Con esta definición, según la noticia publicada esta semana, cuatro de cada diez hogares colombianos tienen una mujer como jefa. Esta es la confirmación de una tendencia creciente en los últimos decenios: cada vez hay más mujeres a la cabeza de los hogares colombianos, y esto ocurre tanto en hogares familiares, como en hogares unipersonales o en hogares no familiares. Esta es la gran transformación cultural de nuestra época: mujeres que viven solas, mujeres que crían solas a sus hijos, mujeres que viven juntas y conforman un núcleo familiar.

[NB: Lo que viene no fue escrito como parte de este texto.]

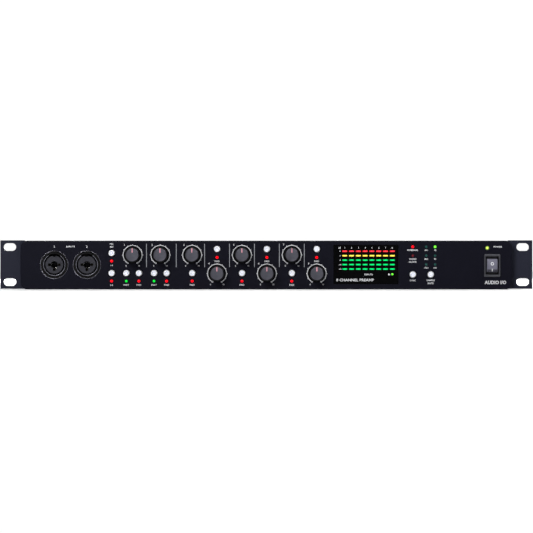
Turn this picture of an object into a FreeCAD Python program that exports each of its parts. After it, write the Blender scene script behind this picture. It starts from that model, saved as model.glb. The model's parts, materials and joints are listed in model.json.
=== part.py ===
"""Rack-mount eight-channel audio interface, one rack unit high.

Frame: +Z up, the front panel faces -Y, +X is to the right seen from the front.
The origin is at the bottom centre of the whole unit. All sizes are millimetres.
"""

import FreeCAD, Part
import math
import os
import Sketcher
from FreeCAD import Placement, Rotation, Vector
from types import SimpleNamespace

# alias, size in mm (or degrees), what it is
SIZES = [
    ("rack_width", 482.6, "width over the rack ears"),
    ("front_plane", 118.0, "fascia face, ahead of the origin"),
    ("back_plane", 122.0, "outer face of the rear panel, behind the origin"),
    ("fascia_width", 445.0, "fascia, end to end"),
    ("fascia_height", 44.1, "fascia, bottom to top"),
    ("fascia_depth", 10.0, "fascia, face to back rim"),
    ("fascia_skin", 3.0, "fascia face thickness"),
    ("fascia_rim", 2.3, "fascia rim wall"),
    ("fascia_corner", 6.0, "radius of the fascia corners"),
    ("fascia_edge", 1.2, "radius round the edge of the face"),
    ("fixing_x", 215.5, "fascia fixing post, from the middle"),
    ("fixing_low", 9.0, "lower fascia fixing, height"),
    ("fixing_high", 35.0, "upper fascia fixing, height"),
    ("post_radius", 3.2, "fascia fixing post"),
    ("post_depth", 5.5, "tapped hole in a fascia fixing post, depth"),
    ("socket_chamfer", 0.9, "chamfer round the front socket openings"),
    ("socket_play", 0.1, "gap round a socket nose"),
    ("shaft_play", 0.6, "gap round a potentiometer shaft"),
    ("button_play", 0.2, "gap round a push button"),
    ("lens_play", 0.08, "gap round a light pipe"),
    ("plate_play", 0.1, "gap round the display window and the switch body"),
    ("screw_play", 0.15, "clearance round a screw shank"),
    ("thread_play", 0.05, "gap between a screw and its thread"),
    ("case_width", 440.0, "chassis tray, side to side"),
    ("case_top", 43.4, "top face of the lid"),
    ("tray_top", 42.2, "top edge of the tray walls"),
    ("steel", 1.2, "tray and rear panel sheet"),
    ("lid_sheet", 1.0, "lid sheet"),
    ("lid_skirt", 10.0, "lid side skirt, height"),
    ("lid_gap", 0.05, "gap between lid skirt and tray wall"),
    ("flange", 6.5, "folded front flange of the tray walls"),
    ("outer_bend", 1.8, "outer radius of the tray bends"),
    ("inner_bend", 0.5, "inner radius of the tray bends"),
    ("lid_bend", 1.3, "outer radius of the lid bends"),
    ("wall_vents", 12, "vent slots in each tray wall, number"),
    ("wall_vent_pitch", 9.0, "vent slots in the tray walls, spacing"),
    ("wall_vent_width", 3.0, "vent slot in a tray wall, width"),
    ("wall_vent_height", 18.0, "vent slot in a tray wall, height"),
    ("wall_vent_middle", 16.0, "vent slots in the tray walls, height of the middle"),
    ("first_wall_vent", -10.0, "first vent slot in a tray wall, depth"),
    ("lid_vents", 13, "vent slots in each row of the lid, number"),
    ("lid_vent_x", 124.0, "first vent slot in the lid"),
    ("lid_vent_pitch", 6.6, "vent slots in the lid, spacing"),
    ("lid_vent_width", 2.6, "vent slot in the lid, width"),
    ("lid_vent_length", 34.0, "vent slot in the lid, length"),
    ("lid_vent_front", -38.0, "front row of lid vents, depth of the middle"),
    ("lid_vent_rows", 46.0, "rows of lid vents, spacing"),
    ("lid_screw_inset", 5.0, "lid screws, in from the back edge"),
    ("lid_screw_pitch", 98.0, "lid screws along the back edge, spacing"),
    ("panel_top_fold", 11.0, "top fold of the rear panel, front to back"),
    ("panel_low_fold", 8.0, "bottom fold of the rear panel, front to back"),
    ("panel_gap", 0.3, "gap between the rear panel and the tray"),
    ("lock_slot_x", 212.0, "security slot"),
    ("lock_slot_height", 30.0, "security slot, height of the middle"),
    ("lock_slot_length", 7.5, "security slot, end to end"),
    ("lock_slot_rise", 3.2, "security slot, bottom to top"),
    ("ear_low", 0.5, "bottom edge of the ears"),
    ("ear_height", 43.95, "ears, bottom to top"),
    ("ear_sheet", 2.0, "ear sheet"),
    ("ear_inner", 219.0, "inner edge of the ear plates, behind the fascia ends"),
    ("ear_depth", 60.0, "ear side flange, front to back"),
    ("slot_span", 465.1, "rack slots, centre to centre across"),
    ("slot_rise", 31.75, "rack slots, centre to centre upwards"),
    ("slot_length", 11.2, "rack slot, end to end"),
    ("slot_height", 6.9, "rack slot, bottom to top"),
    ("socket_height", 22.3, "axis of every combined input socket"),
    ("front_socket_x", 191.9, "first front socket, left of the middle"),
    ("front_socket_pitch", 29.5, "front sockets, spacing"),
    ("rear_socket_x", 60.0, "first rear socket, left of the middle"),
    ("rear_socket_pitch", 27.0, "rear sockets, spacing"),
    ("shell_radius", 12.1, "socket shell nose"),
    ("shell_bore", 9.5, "plug shell space in the socket"),
    ("shell_width", 26.0, "socket housing, width"),
    ("shell_height", 30.0, "socket housing, height"),
    ("shell_depth", 25.0, "socket housing, depth behind the face"),
    ("plug_depth", 14.0, "plug shell space, depth"),
    ("latch_width", 11.4, "latch recess, width"),
    ("latch_height", 4.0, "latch recess, height"),
    ("latch_rise", 9.3, "latch recess, over the socket axis"),
    ("latch_depth", 7.0, "latch recess, depth"),
    ("socket_screw_side", 10.5, "rear socket screws, beside the axis"),
    ("socket_screw_rise", 11.5, "rear socket screws, over and under the axis"),
    ("insert_radius", 8.1, "contact insert"),
    ("jack_radius", 3.25, "quarter-inch plug bore"),
    ("pin_orbit", 4.45, "plug pins, from the socket axis"),
    ("pin_hole", 1.35, "plug pin hole radius"),
    ("contact_radius", 1.0, "socket contact radius"),
    ("contact_bore", 0.55, "bore of a socket contact"),
    ("key_width", 2.6, "key notch in the insert, width"),
    ("key_height", 1.8, "key notch in the insert, height"),
    ("upper_row", 31.2, "upper knob axes, height"),
    ("lower_row", 14.3, "lower knob axes, height"),
    ("knob_one_x", 121.0, "first knob, left of the middle"),
    ("knob_two_x", 95.9, "second knob, left of the middle"),
    ("knob_three_x", 67.1, "third knob, left of the middle"),
    ("knob_pitch", 22.55, "third to eighth knobs, spacing"),
    ("knob_foot", 7.75, "knob radius at its foot"),
    ("knob_crown", 6.3, "knob radius at its face"),
    ("knob_height", 13.0, "knob face, ahead of the fascia"),
    ("knob_gap", 0.5, "gap under the knob"),
    ("shaft_radius", 3.0, "potentiometer shaft"),
    ("pointer_width", 1.1, "pointer groove, width"),
    ("pointer_length", 4.2, "pointer groove, length"),
    ("pot_width", 9.8, "potentiometer body, width"),
    ("pot_height", 10.6, "potentiometer body, height"),
    ("pot_depth", 7.0, "potentiometer body, depth"),
    ("button_radius", 2.95, "push button"),
    ("button_proud", 2.0, "push button, ahead of the fascia"),
    ("button_travel", 0.8, "push button travel"),
    ("button_low", 14.7, "lower push buttons, height"),
    ("button_high", 36.5, "upper push buttons, height"),
    ("button_side", 5.7, "pairs of buttons, either side of the knob axis"),
    ("button_collar", 0.9, "collar that keeps a button in, beyond its radius"),
    ("stem_radius", 1.6, "push button stem"),
    ("tact_width", 6.0, "tactile switch, width and height"),
    ("tact_depth", 4.0, "tactile switch, depth"),
    ("phantom_x", 140.0, "microphone power buttons, left of the middle"),
    ("phantom_high", 32.9, "upper microphone power button, height"),
    ("lens_radius", 1.2, "indicator light pipe"),
    ("lens_proud", 0.3, "light pipe, ahead of the fascia"),
    ("lens_reach", 6.0, "light pipe, behind the fascia face"),
    ("lens_low", 7.5, "lower indicators, height"),
    ("lens_high", 28.9, "upper indicators, height"),
    ("phantom_lens", 25.6, "upper microphone power indicator, height"),
    ("window_left", 60.9, "display window, left edge"),
    ("window_width", 58.7, "display window, width"),
    ("window_low", 4.8, "display window, bottom edge"),
    ("window_height", 35.4, "display window, height"),
    ("bar_left", 71.07, "first meter column"),
    ("bar_pitch", 6.15, "meter columns, spacing"),
    ("bar_low", 18.4, "lowest meter row"),
    ("bar_rise", 4.03, "meter rows, spacing"),
    ("bar_width", 4.6, "meter bar, width"),
    ("bar_height", 1.5, "meter bar, height"),
    ("lock_x", 114.1, "lock indicator"),
    ("lock_height", 13.7, "lock indicator, height"),
    ("lock_radius", 0.93, "lock indicator radius"),
    ("window_lip", 1.2, "lip behind the display window, thickness"),
    ("sync_x", 132.6, "clock button and indicators"),
    ("rate_x", 148.8, "sample rate button"),
    ("rate_side", 4.0, "sample rate indicators, either side"),
    ("clock_button", 13.5, "clock buttons, height"),
    ("clock_lens", 38.5, "top clock indicators, height"),
    ("clock_rise", 8.0, "clock indicators, spacing"),
    ("power_lens_x", 200.0, "power indicator"),
    ("power_lens_height", 37.5, "power indicator, height"),
    ("power_lens_radius", 1.6, "power indicator radius"),
    ("power_lens_proud", 0.8, "power indicator, ahead of the fascia"),
    ("power_lens_reach", 7.0, "power indicator, behind the fascia face"),
    ("switch_x", 204.5, "power switch"),
    ("switch_height", 21.6, "power switch, height of its middle"),
    ("switch_frame_width", 14.6, "switch frame, width"),
    ("switch_frame_height", 20.6, "switch frame, height"),
    ("switch_proud", 1.8, "switch frame, ahead of the fascia"),
    ("switch_body_width", 12.9, "switch body, width"),
    ("switch_body_height", 18.9, "switch body, height"),
    ("rocker_width", 10.6, "rocker, width"),
    ("rocker_half", 7.4, "rocker, half height"),
    ("rocker_tilt", 10.0, "rocker at rest, degrees from its middle"),
    ("rocker_pivot", 0.7, "rocker pivot, behind the fascia face"),
    ("rocker_pin", 0.8, "rocker pivot pin radius"),
    ("switch_bevel", 0.7, "bevel round the switch frame"),
    ("switch_depth", 14.0, "switch body, behind the fascia face"),
    ("switch_well", 9.0, "rocker well, behind the fascia face"),
    ("tab_width", 4.6, "switch terminal, width"),
    ("tab_sheet", 0.8, "switch terminal, thickness"),
    ("tab_length", 7.0, "switch terminal, length"),
    ("tab_rise", 5.0, "switch terminals, over and under the middle"),
    ("board_low", 5.5, "underside of the flat boards"),
    ("board_sheet", 1.6, "circuit board thickness"),
    ("control_depth", 15.0, "front of the control board, behind the face"),
    ("line_x", 88.0, "first line output"),
    ("line_pitch", 17.5, "line outputs, spacing"),
    ("line_height", 16.0, "line outputs, height of the axis"),
    ("bush_radius", 4.75, "line output bush"),
    ("bush_proud", 4.0, "line output bush, behind the rear panel"),
    ("jack_half", 7.0, "line output body, half width"),
    ("jack_length", 23.0, "line output body, front to back"),
    ("jack_bore", 20.0, "line output bore, behind the panel face"),
    ("nut_corner", 7.1, "line output nut, centre to corner"),
    ("nut_height", 2.2, "line output nut, height"),
    ("seat_gap", 0.02, "gap under a nut, a collar or the inlet plate"),
    ("clock_socket_x", 146.0, "word clock socket"),
    ("clock_socket_length", 9.0, "word clock socket, behind the rear panel"),
    ("clock_barrel", 4.8, "word clock barrel radius"),
    ("clock_bore", 4.05, "word clock barrel, inner radius"),
    ("clock_collar", 7.2, "word clock collar radius"),
    ("clock_body", 6.0, "word clock body radius, inside the case"),
    ("clock_body_length", 14.0, "word clock body, inside the case"),
    ("lug_radius", 1.0, "bayonet lug radius"),
    ("lug_reach", 5.9, "bayonet lugs, from the axis to their ends"),
    ("lug_depth", 5.6, "bayonet lugs, behind the rear panel"),
    ("optical_x", 127.0, "first optical output"),
    ("optical_pitch", 16.5, "optical outputs, spacing"),
    ("optical_height", 15.0, "optical outputs, height of the middle"),
    ("optical_width", 12.0, "optical nose, width"),
    ("optical_rise", 11.0, "optical nose, height"),
    ("optical_proud", 2.2, "optical nose, behind the rear panel"),
    ("optical_body_width", 14.5, "optical housing, width"),
    ("optical_body_rise", 13.5, "optical housing, height"),
    ("optical_body_length", 17.0, "optical housing, front to back"),
    ("port_width", 9.4, "optical port, width"),
    ("port_rise", 8.8, "optical port, height"),
    ("port_depth", 9.0, "optical port, depth"),
    ("flap_hinge_depth", 1.0, "flap hinge, behind the rear panel"),
    ("flap_hinge_rise", 3.75, "flap hinge, over the middle of the port"),
    ("flap_pin", 0.4, "flap hinge pin radius"),
    ("flap_width", 8.8, "flap, width"),
    ("flap_rise", 7.9, "flap, height"),
    ("flap_sheet", 0.8, "flap, thickness"),
    ("inlet_x", 183.0, "mains inlet"),
    ("inlet_height", 21.7, "mains inlet, height of the middle"),
    ("inlet_plate_width", 48.0, "inlet plate, width"),
    ("inlet_plate_rise", 22.5, "inlet plate, height"),
    ("inlet_plate_sheet", 3.0, "inlet plate, thickness"),
    ("inlet_body_width", 27.0, "inlet body, width"),
    ("inlet_body_rise", 20.0, "inlet body, height"),
    ("inlet_body_depth", 18.0, "inlet body, inside the case"),
    ("inlet_cavity_width", 24.2, "inlet cavity, width"),
    ("inlet_cavity_rise", 16.4, "inlet cavity, height"),
    ("inlet_cavity_depth", 15.0, "inlet cavity, in from the panel face"),
    ("inlet_screw_side", 20.0, "inlet screws, either side"),
    ("blade_sheet", 2.0, "inlet blade, thickness"),
    ("blade_rise", 4.4, "inlet blade, height"),
    ("blade_side", 7.0, "outer inlet blades, from the middle"),
    ("screw_radius", 1.5, "case screw thread"),
    ("screw_head", 2.75, "case screw head radius"),
    ("screw_head_height", 1.0, "case screw head height"),
    ("cross_half", 1.5, "arm of the driver recess, half length"),
    ("cross_width", 0.7, "arm of the driver recess, width"),
    ("cross_depth", 0.6, "driver recess, depth"),
    ("ear_screw_height", 17.0, "ear screws, height"),
    ("ear_screw_radius", 2.0, "ear screw thread"),
    ("ear_screw_head", 3.6, "ear screw head radius"),
    ("ear_screw_rise", 1.9, "ear screw head height"),
    ("ear_screw_length", 8.0, "ear screw, under its head"),
    ("case_screw_length", 5.0, "lid screw, under its head"),
    ("fascia_screw_length", 5.5, "fascia screw, under its head"),
    ("socket_screw_length", 7.0, "rear socket screw, under its head"),
    ("inlet_screw_length", 8.0, "inlet screw, under its head"),
    ("supply_pillar", 2.6, "board pillar radius"),
    ("front_pillar", 2.0, "control board pillar radius"),
    ("wire_radius", 1.1, "mains lead radius"),
    ("ribbon_half", 12.0, "ribbon cable, half width"),
    ("ribbon_bend", 3.0, "ribbon cable, bend radius"),
]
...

Si pienso en los distintos hogares en que está dispersa mi familia en los últimos 20 años, veo que la mitad de mis hermanas criaron solas a sus hijos durante años. Veo a una madre viuda llevando las riendas de su casa. Veo a la madre de mis hijos viviendo sola con ellos. Veo a mi esposa viviendo sola con sus hijos… La tendencia de la sociedad está, pues, reflejada también en buena parte de mi ámbito familiar. Es esto lo que quisiera entender mejor ahora y lo que las novelas contemporáneas, quizá, han empezado a contarnos y a explicarnos.

Pienso por ejemplo en La perra, la hermosa novela de Pilar Quintana, de una no madre en el Pacífico colombiano. Pienso en los desgarramientos autobiográficos de Piedad Bonnett, ante la pérdida de un hijo, en Lo que no tiene nombre, o de Sara Jaramillo Klinkert, ante el asesinato y la ausencia del padre, y la disolución en las drogas de un hermano, en Cómo maté a mi padre. Y pienso también en muchos hombres solos extraviados, mendigos del sexo de incontables mujeres, en una existencia sin brújula, sin los pies en la tierra y con la cabeza en el ron, de muchas novelas de mis congéneres varones en Colombia. Como si los machos, reducidos a una condición de inseminadores irrelevantes, de divorciados múltiples hundidos en una incurable inmadurez, de ocasionales zánganos, de viejos reverdecidos a fuerza de Viagra o, peor, de acosadores incapaces de enamorar, al dejar de ser los “jefes” que siempre pretendimos ser, hubiéramos perdido no solo el papel, sino también el destino. Basta comparar a Trump con Merkel, o a Bolsonaro con Bachelet, para ver lo ridículos e inútiles que son los pocos machos alfa que sobreviven en el mundo.